Mostly though, I’ve missed the process of writing songs and having them heard. People might ask why it has taken so long for me to make this new album and the simple answer to that is that I wanted to get it right.



JW: What made you decide on a voice/piano format for the songs on your new album?

MR: I’ve been playing piano since the age of five. The reason I decided on piano and voice for this record was that I wanted the songs to be completely candid. You can’t hide when you’ve got a voice and one instrument. When you’re working with other instruments and other musicians you can make a good record out of a mediocre song. OutKast’s ‘Hey Ya’ is a good example of such a song.


JW: The songs on this album sound like emotional autobiography, drawing on various chapters of your life.

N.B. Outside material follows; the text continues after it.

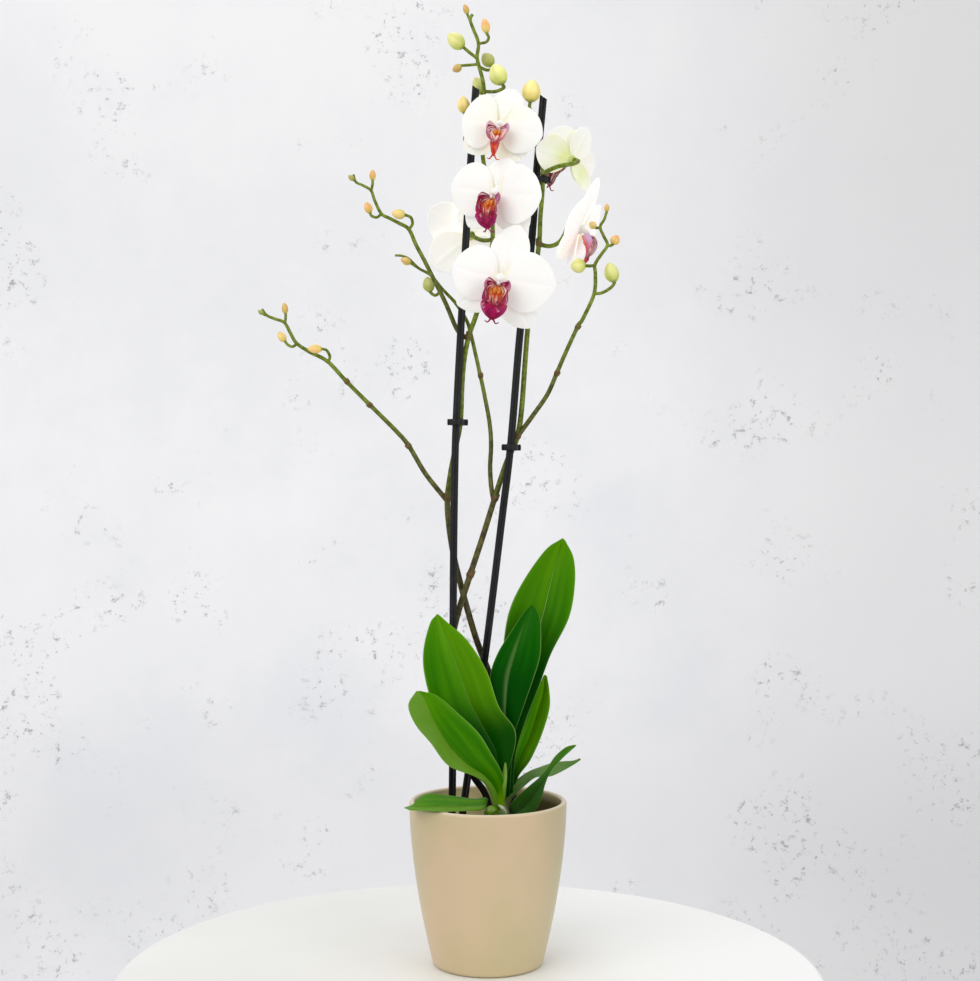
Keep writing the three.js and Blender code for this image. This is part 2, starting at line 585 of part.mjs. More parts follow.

MR: That’s it, exactly. With the exception of ‘Darling Sorrow’, which is a made-up narrative about a couple who meet on Beachy Head, these are autobiographical songs. Compared to some albums I suppose it could be described as downbeat. But it has its optimistic moments. ‘I Must Be Jesus’, for example, is one of the cheeriest songs ever written about childhood depression. It could easily be the theme song to a musical about that subject. It’s got a kind of vaudevillian swagger about it, with a Welsh male voice choir thrown into the middle.

Only now do I feel confident in saying that I consider myself to be a really good songwriter. I genuinely struggle to think of any songwriters who have been so emotionally blunt and yet made something quite as beautiful as ‘Three Points On A Compass’. It’s quite obviously a song about my dad. I can’t think of any other song that offers a critique of their father. He’s alive and I haven’t seen him for years but I hope he hears it. After I wrote it I couldn’t sing it for three months. Lots of men are estranged from their fathers and it’s a whole area that pop music, to my knowledge, hasn’t touched upon. But the response I’ve had about that song from men has been astonishing. I’ve been told by men that this is the only song that has ever made them openly weep. For some men, trying to make things right between themselves and their dads is like attempting to bridge the Pacific.